A creditor can challenge the fees of an Insolvency Practitioner within 21 days of the receipt of a progress report (secured creditor or an unsecured creditor with concurrence of at least 5% in value of the unsecured creditors or any unsecured creditor with the permission of the court) may request further information from me regarding my remuneration and expenses which have been detailed in a progress report.
Any creditor (secured creditor or an unsecured creditor with concurrence of at least 10% in value of the unsecured creditors or any unsecured creditor with the permission of the court) may within 8 weeks of receipt of progress report have a right to challenge my remuneration and expenses via application to Court on the grounds that the remuneration charged or the expenses incurred by me as set out in such a report are, in all the circumstances, excessive or, the basis fixed for remuneration is inappropriate.
A full explanation of these creditor rights can be found at the link to creditor rights in insolvency.
A creditors committee is a way that creditors can have a greater involvement and say in the way that an Insolvency Practitioner administers a case.
What is a Creditors Committee?
A creditors committee is not intended purely for creditors unhappy with an Insolvency Practitioner. It is however a way for creditors to have greater engagement in the running of an insolvency case by an Insolvency Practitioner.
Creditors who agree to serve on a creditors committee represent the creditors as a whole.
If a creditors committee is formed it can control the remuneration of the Insolvency Practitioner and be involved in decisions taken.
Requirements for a Creditors Committee
A Creditors Committee may be formed if a minimum of 3 and a maximum of 5 creditors are willing to become members of the same.
Nominations can only be accepted for a creditor to become a member of the Committee if they are an unsecured creditor and have lodged a proof of their debt that has not been disallowed for voting and dividend purposes.
A creditor who serves on a Creditors Committee will not be permitted to be remunerated by the Insolvency Practitioner but they can claim their legitimate travel expenses. Such expenses can be paid by the insolvency when incurred in connection with attendance at creditors committee meetings.
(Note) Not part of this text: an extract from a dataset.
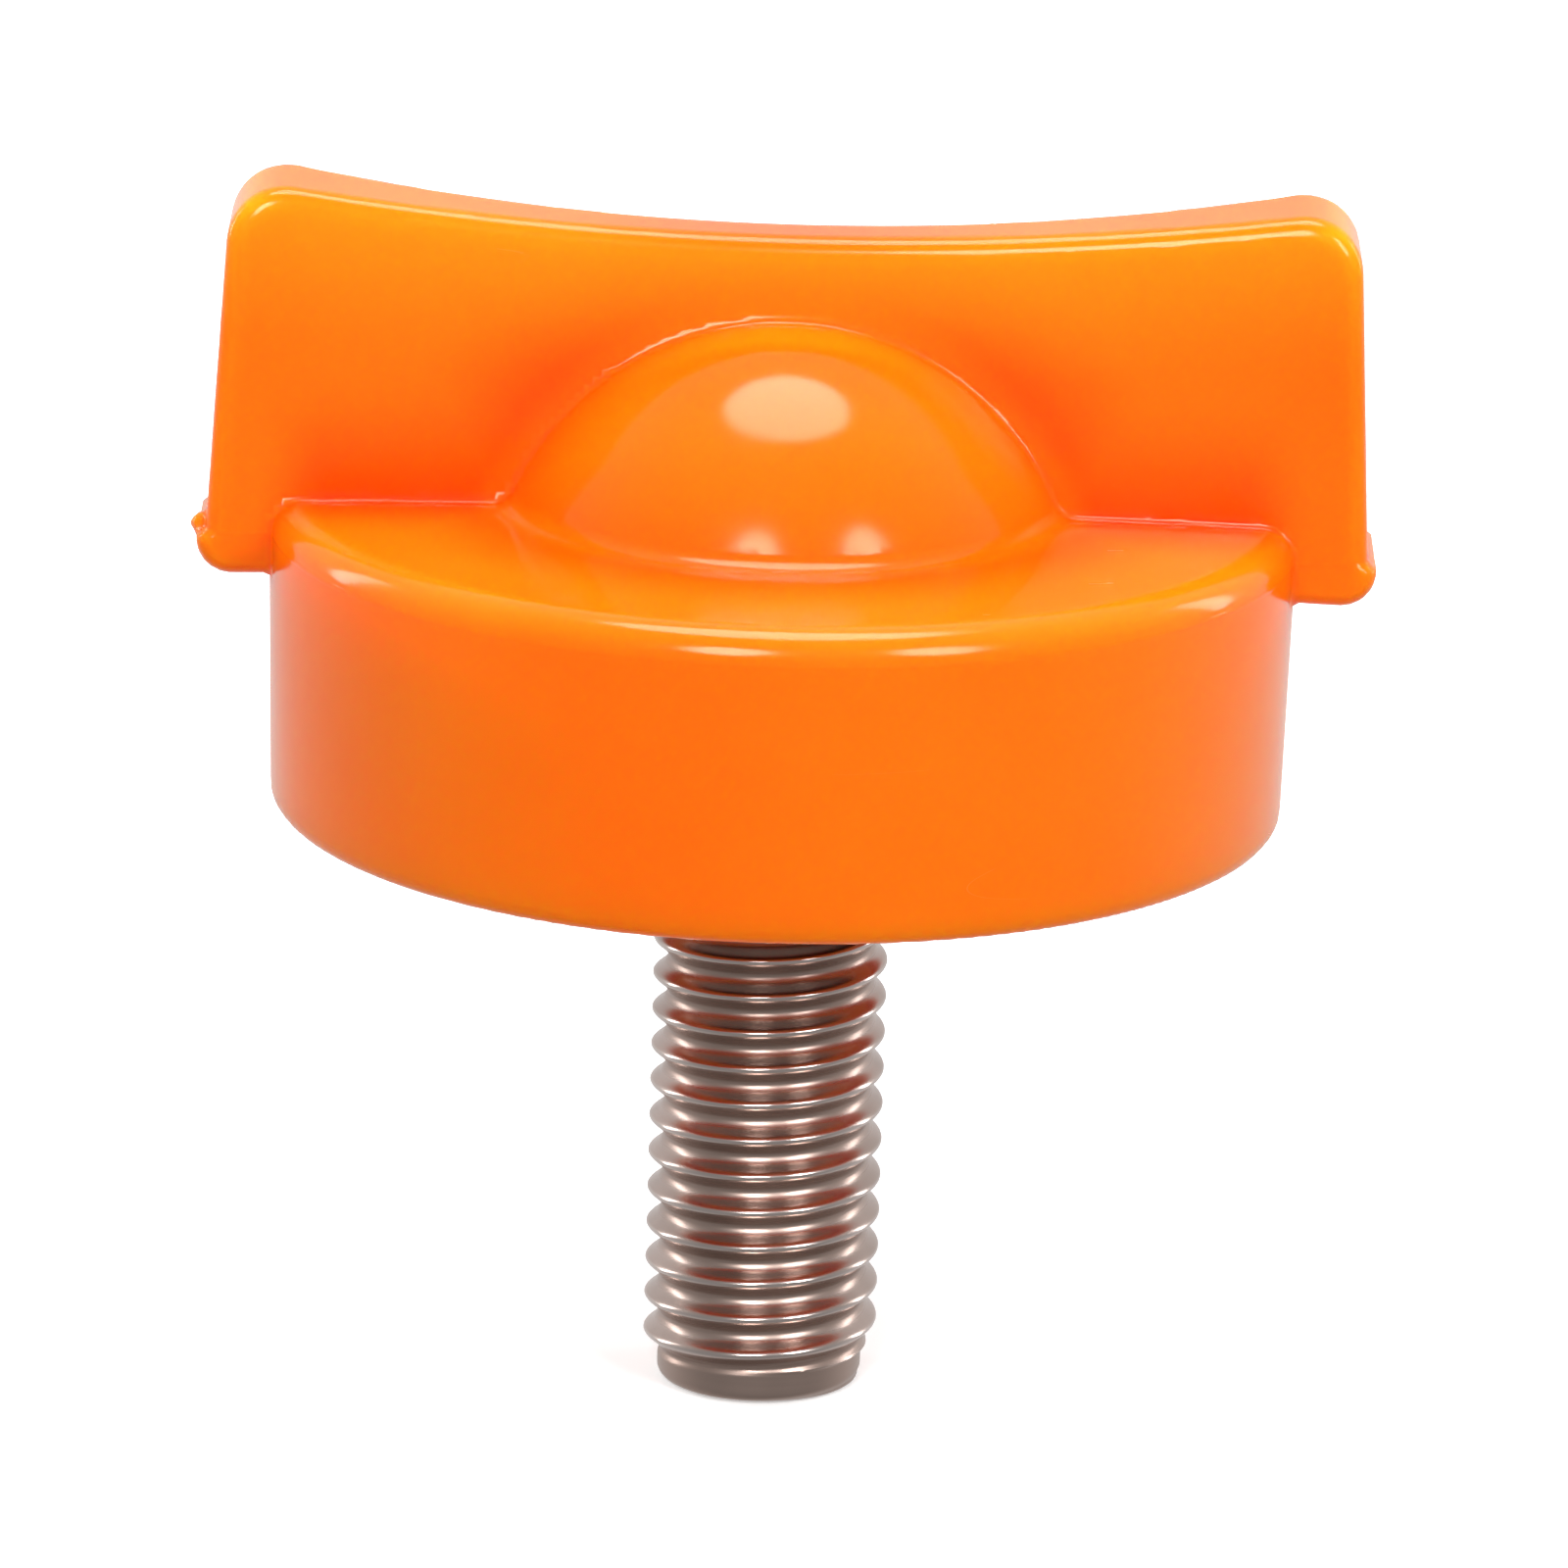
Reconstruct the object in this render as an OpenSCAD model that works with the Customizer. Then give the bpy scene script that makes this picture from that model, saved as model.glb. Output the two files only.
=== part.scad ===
// Wing screw: a moulded plastic wing head over a steel hex screw that is
// moulded into it. The origin is the centre of the seating face under the
// head, on the screw's axis. +Z runs up through the wing, and the wing
// spans X.

/* [Base] */
// Diameter of the round base at its parting line
base_d = 34; // [31:0.5:41]
// Height of the base from its seating face to its flat top
base_h = 10.5; // [9:0.5:14]
// Draft of the base's side, in degrees
base_draft = 1.3; // [0.5:0.1:3]
// Radius of the rounded shoulder round the top of the base
shoulder_r = 1.1; // [0.4:0.1:1.8]
// Radius of the edge round the foot of the base
foot_r = 0.5; // [0.2:0.1:0.8]

/* [Underside] */
// Wall of the hollow base's skirt
skirt_t = 2.2; // [1.6:0.1:3]
// Roof over the pockets in the underside
roof_t = 2.3; // [1.6:0.1:3]
// Plastic left round the corners of the screw head
hub_wall = 3.3; // [2:0.1:4]
// Number of ribs between the hub and the skirt
rib_count = 8; // [4:1:10]
// Thickness of a rib
rib_t = 1.4; // [1:0.1:2]
// Draft of the pocket walls, in degrees
pocket_draft = 1; // [0.5:0.1:2]
// Diameter of the relief in the seating face round the thread
relief_d = 9; // [8.5:0.1:11]
// Depth of that relief
relief_h = 0.6; // [0.3:0.1:1.2]

/* [Wing] */
// Length of the wing at the parting line
wing_len = 38.3; // [36:0.1:46]
// How far the lower half of each wing end stands proud of the upper
wing_step = 0.3; // [0:0.05:0.4]
// Height of the middle of the wing above the base
wing_rise = 9.1; // [7.5:0.1:14]
// Radius of the hollow curve along the top of the wing
wing_top_r = 103; // [60:1:200]
// Thickness of the wing at the middle of its top
wing_t = 2.6; // [2:0.1:4]
// Radius of the hollow curve of each wing face, seen from above
wing_face_r = 170; // [120:5:400]
// Draft of the wing's faces, in degrees
wing_face_draft = 2; // [0.5:0.25:3]
// Draft of the wing's ends, in degrees
wing_end_draft = 3; // [0.5:0.5:6]
// Corner radius at the top of each wing end
wing_corner_r = 2.2; // [1:0.1:3]
// Drop of the wing's underside below the top of the base
tab_drop = 2.55; // [2:0.05:3]
// Corner radius at the bottom of each wing end
tab_corner_r = 1.2; // [0.5:0.1:1.4]

/* [Dome] */
// Radius of the ball that the dome is part of
dome_r = 9.9; // [9:0.1:12]
// Height of the dome above the base
dome_rise = 6.4; // [5:0.1:8]

/* [Screw] */
// Major diameter of the thread as made
thread_d = 7.85; // [7.76:0.01:7.97]
// Diameter of the plain shank inside the plastic
shank_d = 7.2; // [7:0.05:7.3]
// Thread pitch
thread_pitch = 1.25; // [1:0.25:1.25]
// Length of screw that stands out of the head
stud_len = 20; // [10:1:40]
// Height of the screw head's underside above the seating face
head_z = 5; // [3:0.5:7]
// Width of the screw head across its flats
head_af = 13; // [12:0.1:13]
// Height of the screw head
head_h = 5.3; // [4:0.1:5.5]
// Diameter of the plain pilot at the screw's tip
pilot_d = 6.9; // [6.6:0.1:7.2]
// Length of the plain pilot at the screw's tip
pilot_len = 0.8; // [0.5:0.1:2]

/* [Hidden] */

ROUND = 96;             // facets of a circle in the preview
WIDE = 384;             // facets of the wing's wide curves in the preview
ARC_STEPS = 8;          // steps of a small rounded corner
TIP_CHAMFER = 0.25;     // chamfer on the end of the pilot
FLANK = 30;             // half of the thread's angle, in degrees
HEAD_CHAMFER = 30;      // angle of the chamfer on the screw head, in degrees
BEYOND = 1;             // how far a cutter passes the face that it cuts
CUT_DEPTH = 16;         // depth in Y of the blank that the wing is cut from

parting_z = base_h - shoulder_r;
base_r = base_d / 2;
foot_outer_r = base_r - parting_z * tan(base_draft);
head_corner_r = head_af / 2 / cos(30);
hub_r = head_corner_r + hub_wall;
skirt_inner_r = foot_outer_r - skirt_t;
pocket_h = base_h - roof_t;
dome_z = base_h + dome_rise - dome_r;
wing_half = wing_len / 2;
wing_arc_z = base_h + wing_rise + wing_top_r;
wing_mid_z = base_h + wing_rise;
crest_w = thread_pitch / 8;
root_w = thread_pitch / 4;
thread_depth = (thread_pitch - crest_w - root_w) / 2 / tan(FLANK);
thread_turns = floor((stud_len - pilot_len - crest_w) / thread_pitch);

// A point at distance r and angle a from the point c.
function polar(c, r, a) = [c[0] + r * cos(a), c[1] + r * sin(a)];

// ---------------------------------------------------------------- wing head

// The profile of the round base with its dome.
module base_profile() {
    shoulder = [base_r - shoulder_r, parting_z];
    foot = [foot_outer_r - foot_r, foot_r];
    intersection() {
        square([base_d, base_d]);
        union() {
            polygon([[0, 0], [foot[0], 0], polar(foot, foot_r, -base_draft),
                polar(shoulder, shoulder_r, -base_draft), [shoulder[0], base_h],
                [0, base_h]]);
            translate(shoulder) circle(shoulder_r, $fn = ROUND);
            translate(foot) circle(foot_r, $fn = ROUND);
            translate([0, dome_z]) circle(dome_r, $fn = ROUND);
        }
    }
}

// Points of an arc about the point c, from angle a0 to angle a1.
function arc(c, r, a0, a1) =
    [for (i = [0 : ARC_STEPS]) polar(c, r, a0 + (a1 - a0) * i / ARC_STEPS)];

// The outline of the wing, seen from the front: a slab with rounded corners
// and a lower half that is a little longer. Its top is left flat, for the
// hollow arc to be cut from.
module wing_outline() {
    tab_z = base_h - tab_drop;
    tab_half = wing_half + wing_step;
    tab_corner = [tab_half - tab_corner_r, tab_z + tab_corner_r];
    lean = tan(wing_end_draft);
    inset = wing_half + parting_z * lean - wing_corner_r / cos(wing_end_draft);
    along = inset * lean + wing_arc_z;
    apart = pow(inset, 2) + pow(wing_arc_z, 2) - pow(wing_top_r + wing_corner_r, 2);
    corner_z = (along - sqrt(pow(along, 2) - (1 + pow(lean, 2)) * apart))
        / (1 + pow(lean, 2));
    corner = [inset - lean * corner_z, corner_z];
    side = concat(
        arc(tab_corner, tab_corner_r, -90, 0),
        [[tab_half, parting_z], [wing_half, parting_z]],
        arc(corner, wing_corner_r, wing_end_draft, 90)
    );
    mirrored = [for (i = [len(side) - 1 : -1 : 0]) [-side[i][0], side[i][1]]];
    polygon(concat(side, mirrored));
}

// Cuts the hollow, drafted face on the +Y side of the wing.
module face_cutter() {
    reach = 2 * wing_mid_z;
    translate([0, wing_t / 2, wing_mid_z])
        rotate([wing_face_draft, 0, 0])
            translate([0, wing_face_r, -reach])
                cylinder(r = wing_face_r, h = 2 * reach, $fn = WIDE);
}

module wing() {
    difference() {
        rotate([90, 0, 0])
            translate([0, 0, -CUT_DEPTH / 2]) linear_extrude(CUT_DEPTH) wing_outline();
        translate([0, CUT_DEPTH, wing_arc_z])
            rotate([90, 0, 0]) cylinder(r = wing_top_r, h = 2 * CUT_DEPTH, $fn = WIDE);
        face_cutter();
        mirror([0, 1, 0]) face_cutter();
    }
}

// The pockets in the underside, between the ribs.
module pockets() {
    narrowing = pocket_h * tan(pocket_draft);
    difference() {
        translate([0, 0, -BEYOND])
            cylinder(r1 = skirt_inner_r + BEYOND * tan(pocket_draft),
                r2 = skirt_inner_r - narrowing, h = pocket_h + BEYOND, $fn = ROUND);
        translate([0, 0, -BEYOND])
            cylinder(r1 = hub_r - BEYOND * tan(pocket_draft), r2 = hub_r + narrowing,
                h = pocket_h + BEYOND, $fn = ROUND);
        for (i = [0 : rib_count - 1])
            rotate([0, 0, 360 / rib_count * (i + 0.5)])
                translate([0, -rib_t / 2, -2 * BEYOND])
                    cube([base_r, rib_t, base_h + 2 * BEYOND]);
    }
}

module wing_head() {
    color("darkorange")
    difference() {
        union() {
            rotate_extrude($fn = ROUND) base_profile();
            wing();
        }
        pockets();
        translate([0, 0, -BEYOND])
            cylinder(d = shank_d, h = head_z + 2 * BEYOND, $fn = ROUND);
        translate([0, 0, -BEYOND])
            cylinder(d = relief_d, h = relief_h + BEYOND, $fn = ROUND);
        screw_head();
    }
}

// ---------------------------------------------------------------- hex screw

// The head: a hexagon whose upper corners are cut off by a cone.
module screw_head() {
    chamfer_r = head_af / 2 * 0.95;
    drop = (head_corner_r - chamfer_r) * tan(HEAD_CHAMFER);
    translate([0, 0, head_z])
        intersection() {
            cylinder(r = head_corner_r, h = head_h, $fn = 6);
            union() {
                cylinder(r = head_corner_r + BEYOND, h = head_h - drop, $fn = ROUND);
                translate([0, 0, head_h - drop])
                    cylinder(r1 = head_corner_r, r2 = chamfer_r, h = drop, $fn = ROUND);
            }
        }
}

// One thread groove below its crest, going down from height z.
function thread_form(z) =
    let (r = thread_d / 2, flank_w = (thread_pitch - crest_w - root_w) / 2)
    [[r, z], [r, z - crest_w],
     [r - thread_depth, z - crest_w - flank_w],
     [r - thread_depth, z - crest_w - flank_w - root_w]];

// The threaded stud and the plain shank, as one turned profile. The thread
// is drawn as rings of the standard section, which keeps its crests true
// cylinders, where a real thread climbs as a helix.
module shank() {
    pilot_r = pilot_d / 2;
    profile = concat(
        [[0, head_z + head_h / 2], [shank_d / 2, head_z + head_h / 2], [shank_d / 2, 0]],
        [for (i = [0 : thread_turns - 1]) each thread_form(-i * thread_pitch)],
        [[pilot_r, -stud_len + pilot_len],
         [pilot_r, -stud_len + TIP_CHAMFER],
         [pilot_r - TIP_CHAMFER, -stud_len],
         [0, -stud_len]]
    );
    rotate_extrude($fn = ROUND) polygon(profile);
}

module hex_screw() {
    color("silver")
    union() {
        shank();
        screw_head();
    }
}

wing_head();
hex_screw();
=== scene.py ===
# %% [markdown]
# # A wing screw in orange plastic and polished steel
# This object is a hand screw. A moulded plastic head, with an upright wing to
# turn it by, sits on a steel screw whose hexagon head is buried in the plastic.
# The measured model comes first: it fixes the frame, the sizes and the names,
# and everything made here has to fit inside it.

# %% Open the measured model
import itertools

import bpy
import numpy as np
from mathutils import Matrix, Vector


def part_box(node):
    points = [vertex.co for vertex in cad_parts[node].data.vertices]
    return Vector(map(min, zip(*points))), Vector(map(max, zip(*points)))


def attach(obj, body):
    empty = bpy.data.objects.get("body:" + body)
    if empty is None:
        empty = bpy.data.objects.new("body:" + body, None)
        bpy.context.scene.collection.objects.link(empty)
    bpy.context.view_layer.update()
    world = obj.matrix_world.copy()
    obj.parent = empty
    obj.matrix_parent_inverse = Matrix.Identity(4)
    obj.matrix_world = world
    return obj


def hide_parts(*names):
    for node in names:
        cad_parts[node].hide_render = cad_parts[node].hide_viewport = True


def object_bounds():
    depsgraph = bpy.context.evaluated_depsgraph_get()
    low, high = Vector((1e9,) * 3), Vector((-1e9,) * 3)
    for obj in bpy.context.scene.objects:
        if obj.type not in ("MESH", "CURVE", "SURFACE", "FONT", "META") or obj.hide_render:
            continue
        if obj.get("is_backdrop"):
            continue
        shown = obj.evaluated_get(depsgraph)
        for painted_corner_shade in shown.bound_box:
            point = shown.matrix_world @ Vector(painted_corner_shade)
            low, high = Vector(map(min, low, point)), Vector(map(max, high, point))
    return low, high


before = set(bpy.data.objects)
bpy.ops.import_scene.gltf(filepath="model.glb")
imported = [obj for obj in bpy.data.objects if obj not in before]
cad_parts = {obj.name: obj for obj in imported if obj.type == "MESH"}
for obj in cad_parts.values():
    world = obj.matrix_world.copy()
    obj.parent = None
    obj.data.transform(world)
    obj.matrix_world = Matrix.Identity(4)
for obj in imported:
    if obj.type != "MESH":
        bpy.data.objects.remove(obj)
cad_low, cad_high = (np.array(painted_corner_shade) for painted_corner_shade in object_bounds())
print("nodes:", sorted(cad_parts))
print("size in mm:", ((cad_high - cad_low) * 1000).round(2))

# %% [markdown]
# ## Lengths
# A part this small is easiest to think about in millimetres, while the scene
# is in metres. The shapes below are all worked out in millimetres, and turned
# into metres once, when a mesh is made. The overall sizes are read from the
# measured model, so that the two can't drift apart.

# %% Sizes that the shapes share
MM = 0.001
head_high = np.array(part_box("wing_head")[1]) / MM
screw_low, screw_high = (np.array(c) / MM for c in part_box("hex_screw"))

BASE_R = head_high[1]            # the round base, at its parting line
BASE_H = 10.5                    # the flat top of the base
PARTING_Z = 9.4                  # where the two halves of the mould meet
DOME_R, DOME_TOP = 9.9, 16.9     # the dome's ball, and the height of its top
WING_MID_Z = 19.6                # the middle of the wing's hollow top
WING_TOP_R = 103                 # the hollow curve along the wing's top
WING_FACE_R = 170                # the hollow curve of each of its faces
TAB_HALF = head_high[0]          # half of the wing's length, below the parting line
WING_HALF = TAB_HALF - 0.3       # and above it
STUD_TIP = screw_low[2]          # the end of the screw
SCREW_TOP = screw_high[2]        # the top of its buried head
HEX_Z = 5.0                      # the underside of that head
HEX_HALF = 6.5                   # half of its width across the flats
print(f"base radius {BASE_R:.2f}, wing half-length {TAB_HALF:.2f}, tip at {STUD_TIP:.2f}")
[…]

Excessive Remuneration and Expenses
Creditors’ rights – Rules 18.9 and 18.34 of the Insolvency (England & Wales) Rules 2016 – Rule 18.34
Creditors Rights in Insolvency – Remuneration and expenses: application to court by a creditor or member on grounds that remuneration or expenses are excessive
(a) the remuneration charged by the office-holder is in all the circumstances excessive;
(b) the basis fixed for the office-holder’s remuneration under rules 18.16, 18.18, 18.19, 18.20 and 18.21 (as applicable) is inappropriate; or
(c) the expenses incurred by the office-holder are in all the circumstances excessive.
(2) The following may make such an application for one or more of the orders set out in rule 18.36 or 18.37 as applicable-
(a) a secured creditor,
(b) an unsecured creditor with either-
(i) the concurrence of at least 10% in value of the unsecured creditors (including that creditor), or
(ii) the permission of the court, or
(c) in a members’ voluntary winding up-
(i) members of the company with at least 10% of the total voting rights of all the members having the right to vote at general meetings of the company, or
(ii) a member of the company with the permission of the court.
(3) The application by a creditor or member must be made no later than eight weeks after receipt by the applicant of the progress report under rule 18.3, or final report or account under rule 18.14 which first reports the charging of the remuneration or the incurring of the expenses in question (“the relevant report”).
Creditors’ rights – Rules 18.9 and 18.34 of the Insolvency (England & Wales) Rules 2016 Insolvency (England & Wales) – Rule 18.9
(1) The following may make a written request to the office-holder for further information about remuneration or expenses (other than pre-administration costs in an administration) set out in a progress report under rule 18.4(1)(b), (c) or (d) or a final report under rule 18.14-
(a) a secured creditor;
(b) an unsecured creditor with the concurrence of at least 5% in value of the unsecured creditors (including the creditor in question);
(c) members of the company in a members’ voluntary winding up with at least 5% of the total voting rights of all the members having the right to vote at general meetings of the company;
(d) any unsecured creditor with the permission of the court; or
(e) any member of the company in a members’ voluntary winding up with the permission of the court.
(2) A request, or an application to the court for permission, by such a person or persons must be made or filed with the court (as applicable) within 21 days of receipt of the report by the person, or by the last of them in the case of an application by more than one member or creditor.
(3) The office-holder must, within 14 days of receipt of such a request respond to the person or persons who requested the information by-
(a) providing all of the information requested;
(b) providing some of the information requested; or
(c) declining to provide the information requested.
(4) The office-holder may respond by providing only some of the information requested or decline to provide the information if-
(a) the time or cost of preparation of the information would be excessive; or
(b) disclosure of the information would be prejudicial to the conduct of the proceedings;
(c) disclosure of the information might reasonably be expected to lead to violence against any person; or
(d) the office-holder is subject to an obligation of confidentiality in relation to the information.
(5) An office-holder who does not provide all the information or declines to provide the information must inform the person or persons who requested the information of the reasons for so doing.
(6) A creditor, and a member of the company in a members’ voluntary winding up, who need not be the same as the creditor or members who requested the information, may apply to the court within 21 days of-
(a) the office-holder giving reasons for not providing all of the information requested;
(b) the expiry of the 14 days within which an office-holder must respond to a request.
(7) The court may make such order as it thinks just on an application under paragraph (6).
Disclaimer: This post Unhappy With An Insolvency Practitioner is not legal advice and no liability is accepted for any reliance placed upon the same.